# [AIM OF THE TASK]
Reproduce the top of the data verbatim, through and including the line that contains "const cornerSteps = 4;".

******************************

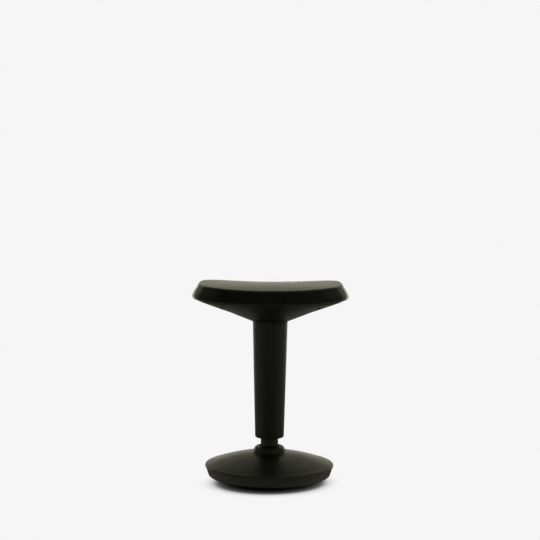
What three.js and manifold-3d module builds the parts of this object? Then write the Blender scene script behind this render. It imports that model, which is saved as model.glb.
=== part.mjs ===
// Wobble stool: a saddle seat on a gas lift, standing on a weighted base with a convex rocker sole.
// Units are millimetres. +Z is up, the front is -Y, and the origin is on the floor under the column.
// The stool is drawn at its lowest height, with the lift resting on its lower stop.

import * as THREE from "three";
import { mergeVertices } from "three/addons/utils/BufferGeometryUtils.js";
import Module from "manifold-3d";

const wasm = await Module();
wasm.setup();

// Clearances and overruns
const seatGap = 0.3; // between pieces that rest on each other
const runningGap = 0.4; // round a shaft, so that the flats of its facets pass
const cutOverrun = 2; // how far a cutting solid passes the face that it cuts

// Facets round a turned piece
const largeFacets = 36;
const mediumFacets = 28;
const smallFacets = 12;
const screwFacets = 8;
const hexagonFacets = 6;
const bendSteps = 3;
const cornerSteps = 4;

// Seat, seen from above and from the side
const seatWidth = 443;
const seatDepth = 380;
const seatPlanPower = 3.5; // 2 is an ellipse, larger is squarer
const seatEdgeHeight = 565.8; // floor to the middle of the front edge
const seatEdgeRise = 9.8; // how much higher the left and right edges are
const seatCrown = 4; // how far the middle stands above its edges
const lipBelowEdge = 34.6; // top edge down to the widest line of the lip, at the middle of the front
const lipRise = 7.6;
const lipUnderside = 4.5; // widest line of the lip down to its lower face
const lipReturn = 7; // how far in the lip's rounding ends at its lower face
const topInset = 26; // lip's widest line in to the start of the flat top

// Board and steel plate under the pad
const boardBelowEdge = 33.8;
const boardThickness = 10;
const boardInset = 31;
const plateWidth = 150;
const plateThickness = 3;
const plateHolePitch = 125;
const channelWidth = 40;
const channelDepth = 90;
const channelDrop = 22.7; // underside of the plate down to the web
const channelWall = 3;
const webRadius = 42;
const webThickness = 3;
const socketRadius = 19;
const socketLength = 36;

// Underside shell and funnel
const shellWall = 2.5;
const shellEdgeInset = 16; // the lip stands this far out past the shell
const shellEdgeDrop = 8.8; // board's underside down to the shell's edge at the front
const shellEdgeRise = 7.3;
const shellFacets = 36;
const shellRings = 3;
const shellCrown = 0.5; // how far the slope bulges past a straight line
const funnelInset = 72; // widest line of the lip at the front in to the edge of the funnel
const funnelTopBelowBoard = 39.4;
const funnelFootRadius = 53;
const funnelFootRise = 5; // seam up to the start of the cone
const funnelWall = 2.5;
const funnelLapWidth = 9;
const funnelLapLift = 3.2;
const funnelLapThickness = 2.3;

// Column cover
const seamBelowBoard = 70;
const coverTopRadius = 50;
const coverFootRadius = 41.35;
const coverFoot = 131; // floor to the foot of the cover
const coverFootRounding = 5;
const coverWall = 2.6;
const coverSpigotInset = 3.6;
const coverNeckStep = 16; // seam up to the narrower neck
const coverNeckRadius = 45;
const coverRoofThickness = 3;
const coverRoofGap = 0.5;
const coverRoofHole = 20.2;
const endRingHeight = 9;
const endRingLift = 1.4;
const endRingGap = 0.8; // round the outer tube

// Gas lift
const outerTubeRadius = 25;
const outerTubeFootRadius = 24.3;
const outerTubeWall = 1.5;
const outerTubeFootHeight = 15; // floor to the bottom of the tube
const outerTubeFloor = 3;
const tubeBelowSocket = 35; // foot of the taper socket down to the top of the tube
const tubeAboveCoverFoot = 51; // tube left inside the cover at full height
const guideLength = 100;
const guideFlange = 3;
const cylinderRadius = 14;
const cylinderWall = 1.5;
const cylinderTaperLength = 41;
const cylinderTaperRadius = 13.1;
const cylinderRoof = 10;
const cylinderAboveWeb = 2;
const cylinderInGuide = 64; // length left in the guide at full height
const rodRadius = 5;
const rodFootRadius = 4;
const rodFootLength = 17.2;
const glandLift = 3;
const glandLength = 18;
const pistonLength = 22;
const pistonMargin = 14; // gland to piston at full height
const valveBodyLength = 24;
const valvePinRadius = 2.5;
const valvePinLength = 38;
const valvePinAboveCylinder = 5.7;

// Thrust bearing and rod end
const bearingRadius = 17;
const bearingBore = 7;
const raceThickness = 2;
const cageInnerRadius = 9.4;
const cageOuterRadius = 15.4;
const cageThickness = 1.6;
const ballRadius = 2;
const ballCount = 8;
const ballFacets = 6;
const bumperRadius = 14;
const bumperHeight = 15;
const bumperTaper = 3;
const rodWasherRadius = 9;
const rodWasherThickness = 1.8;
const rodClipRadius = 7.5;
const rodClipThickness = 1.4;

// Height release
const leverPivotOffset = 24; // column axis to the pivot pin
const leverWidth = 10;
const leverThickness = 5;
const leverNose = 7; // length in front of the column axis
const leverTipInset = 49; // widest line of the lip in to the rear end of the arm
const leverBossRadius = 8;
const leverPinRadius = 3;
const leverPinHead = 2;
const leverPinHeadRadius = 4.6;
const paddleWidth = 68;
const paddleNearInset = 68; // widest line of the lip in to the near and the far side of the paddle
const paddleFarInset = 41;
const paddleGap = 1.2;
const paddleStemLength = 15;
const paddleStemWall = 2.6;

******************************

# [THE REPLY]
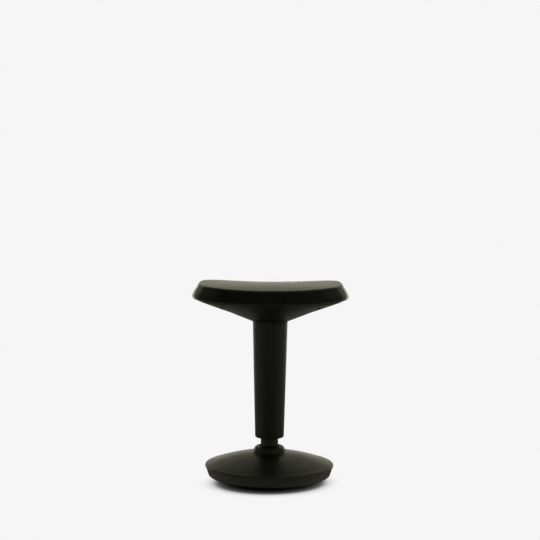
What three.js and manifold-3d module builds the parts of this object? Then write the Blender scene script behind this render. It imports that model, which is saved as model.glb.
=== part.mjs ===
// Wobble stool: a saddle seat on a gas lift, standing on a weighted base with a convex rocker sole.
// Units are millimetres. +Z is up, the front is -Y, and the origin is on the floor under the column.
// The stool is drawn at its lowest height, with the lift resting on its lower stop.

import * as THREE from "three";
import { mergeVertices } from "three/addons/utils/BufferGeometryUtils.js";
import Module from "manifold-3d";

const wasm = await Module();
wasm.setup();

// Clearances and overruns
const seatGap = 0.3; // between pieces that rest on each other
const runningGap = 0.4; // round a shaft, so that the flats of its facets pass
const cutOverrun = 2; // how far a cutting solid passes the face that it cuts

// Facets round a turned piece
const largeFacets = 36;
const mediumFacets = 28;
const smallFacets = 12;
const screwFacets = 8;
const hexagonFacets = 6;
const bendSteps = 3;
const cornerSteps = 4;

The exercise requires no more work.